Talent Corner - Interview with Alessandro Simonetti
The photographer and creative director of U.P.W.W. tells us his vision on fashion, trends and counterculture
June 5th, 2017
Raised between the 80's cultural clash of Rome and the most conservative Bassano del Grappa in Veneto, Alessandro Simonetti spends his childhood in an environment open to artistic expressions that bring him to embrace photography when only sixteen. Fascinated by the social dynamics of that period of change, Alessandro approaches the newly-born Italian street cultures actively as a writer until the mid-2000s.
Recently, in addition to his photographic projects, he began to cover the role of creative director for U.P.W.W.
#1 Tell us about how you approached photography and the fashion world?
I'm part of the second generation of Italian kids who first embraced hip hop and hardcore culture in Italy, in full DIY and pre-internet era. It was at the beginning of those years that I began to develop an interest in representing an ideology or an aesthetic tied to this scene through a "uniform" that, for me, was baggie pants and old school sneakers, 80's sportswear, and lettering customized military clothes. I think it was this desire to belong to a "rebel" circle to have increased my interest in a certain style of clothing ranging from hip hop, hardcore straight edge, skinhead, and mod. I have never had a real fascination or a true "fashion culture" but I have always looked with interest in its role as content generator and thermometer of contemporary costume... my involvement in fashion has always been mostly related to photography, a look to a much wider chain.
In my more personal photography, this tendency can be felt with an almost anthropological research, my style has deep roots in the reportage-storytelling leitmotifs. Style, as a fashion vehicle, is a constant element of my subjects whether it's fetish meetings in Miami or Japanese Rockabillies in 14th Street, Jamaican jockeys, or a dancehall in Kingston.
In a time of overlapping and cross over like the one in which I work, some understanding of these dynamics allows me to expand my working field to broader aspects.
#2 What is U.P.W.W. and what is your role in the realization of this project?
U.P.W.W. stands for Utility Pro Work Wear and is a spin-off of the Utility Pro brand, a workwear label born in New York with nearly two decades of service in the field of safety apparel and workwear - to say, orange and yellow raincoats and orange raincoats Workers or security departments. In the role of creative director, I am accompanying the transition and evolution between the mother brand and U.P.W.W.
This redeployment goes through the European tendency of licensing American workwear brands, but above all, the attitude that underground youth cultures first implement and which, for a generational issue, is an integral part of my DNA.
#3 How was the transition from the world of workwear to streetwear?
The collaboration with Utility Pro was born rather casual: through the current designer of U.P.W.W. I was presented with the opportunity to work on a license close to the original brand by sharing research, materials and their experience in the production of workwear. At a time when high-visibility and reflective have peaked in fashion, I thought it was a subject around which to build a solid and legitimate story, strong in the back-up of the brand ...

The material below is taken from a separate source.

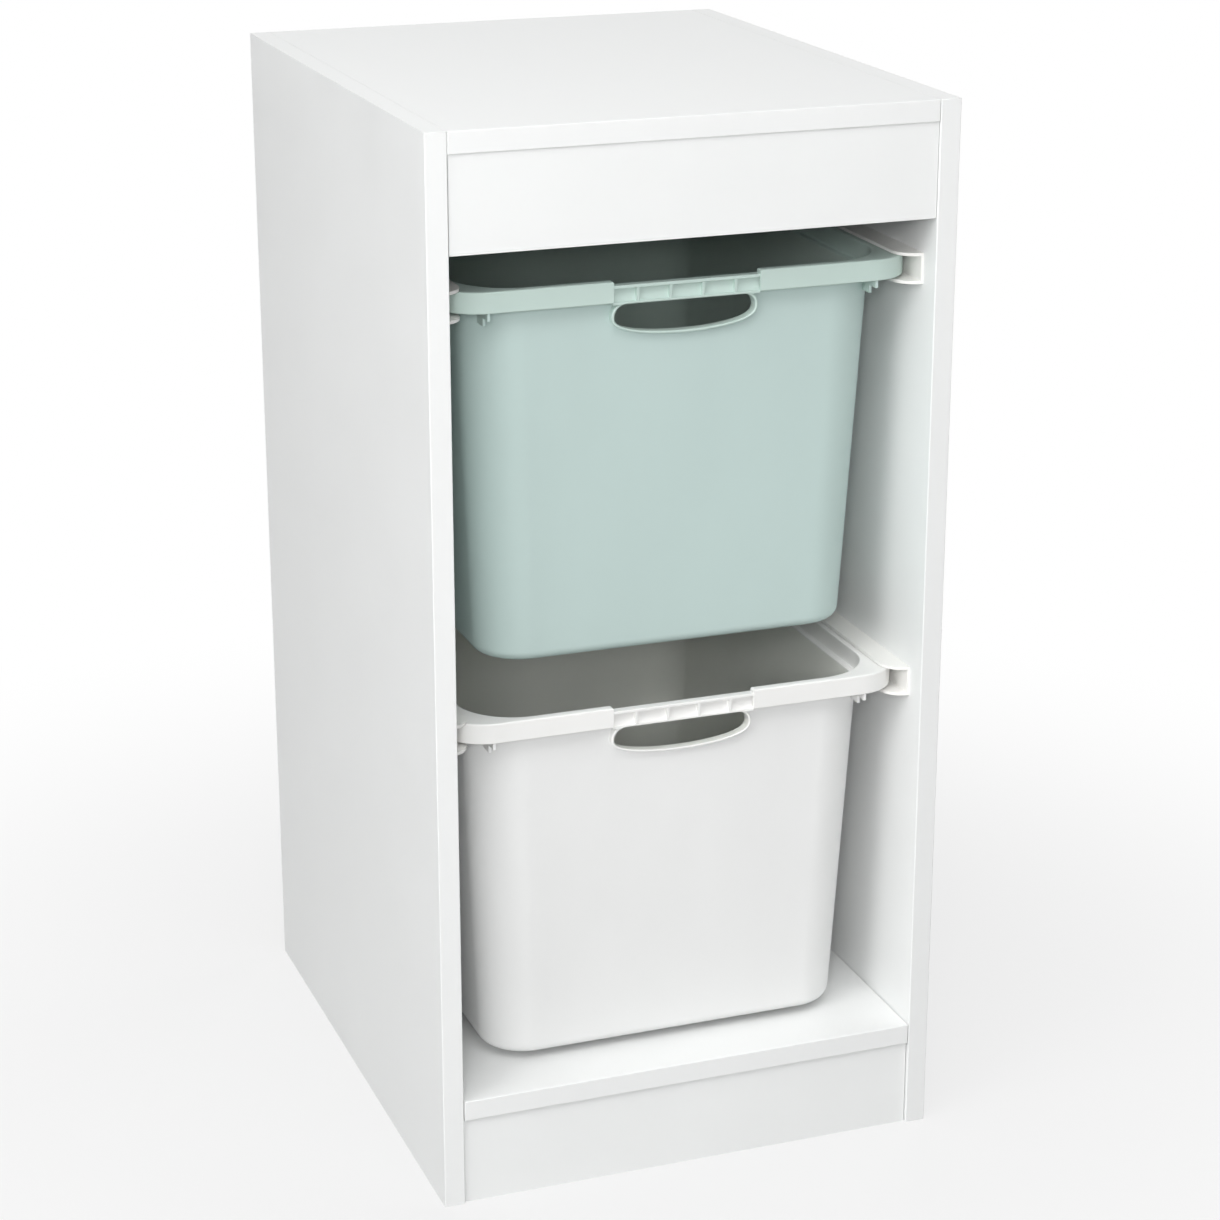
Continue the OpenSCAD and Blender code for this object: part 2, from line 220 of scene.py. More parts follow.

A primitive form of hi-vis workwear is used in the 1960s by Glasgow railroad workers and in the next two decades, through almost quasi-experimental and experimental research, it is consecrated as a safety palette for offset printing and offset printing in the United States by brothers Switzer. Despite hi-vis being a gimmick used by many brands today, the concept of fluo has been cycling since the 80s - I think of the orange pieces of Jean Paul Gaultier and the latest Miu Miu and Moschino collections with reflective and the use of hi-vis.
#4 What was the most intriguing aspect of this project?
I would say, taking part in that process of digestion by fashion and costume, through which camouflage and military uniforms have also passed.
After having been embraced as a synonym for rebellion - for versatility and accessibility - from cultural niches such as skinheads and English punks in the mid-70s, camouflage and the utilitarian aspect of military uniforms, just like workwear, is a subject to which fashion has been drawing to for nearly five decades.
Hi-vis is in a certain way a contemporary camouflage... I think of the sub-culture of graffiti-writers and how the orange garment is used as an expedient to be traded for a worker in the yard or tunnels and to camouflage with those figures that, in fact, represent security, order, and control. The idea, therefore, to be able to draw on the aesthetic and utilitarian aspect of the hi-vis world with all its perceptions and shifts and to build a further aesthetic layer, is the key to reading this project I presented in Paris through Slam Jam - a reality I have always been tangent to and with whom I have collaborated on various photographic projects before moving to New York more than a decade ago.
#5 UPWW debuted with the FW17 shot by you. What are the inspirations of this collection and how did you integrate them into your shots
The first FW17 collection follows the shapes and original materials of the mother collection and features sequencing on the back of bombers, hoodies and raincoats with institutional logo, photo-print on applied gauze, heat transfer patterns and drippings ... a reminder to that DIY aesthetic in which I formed. There are subtle references to Clash and typo-quotes of A Rastafarian in Kingston. The photographic aspect is an element that, in parallel with the collections, will be used a lot, through the shooting of the product, but also by publishing subjects related to photography and new fresh blooded artists.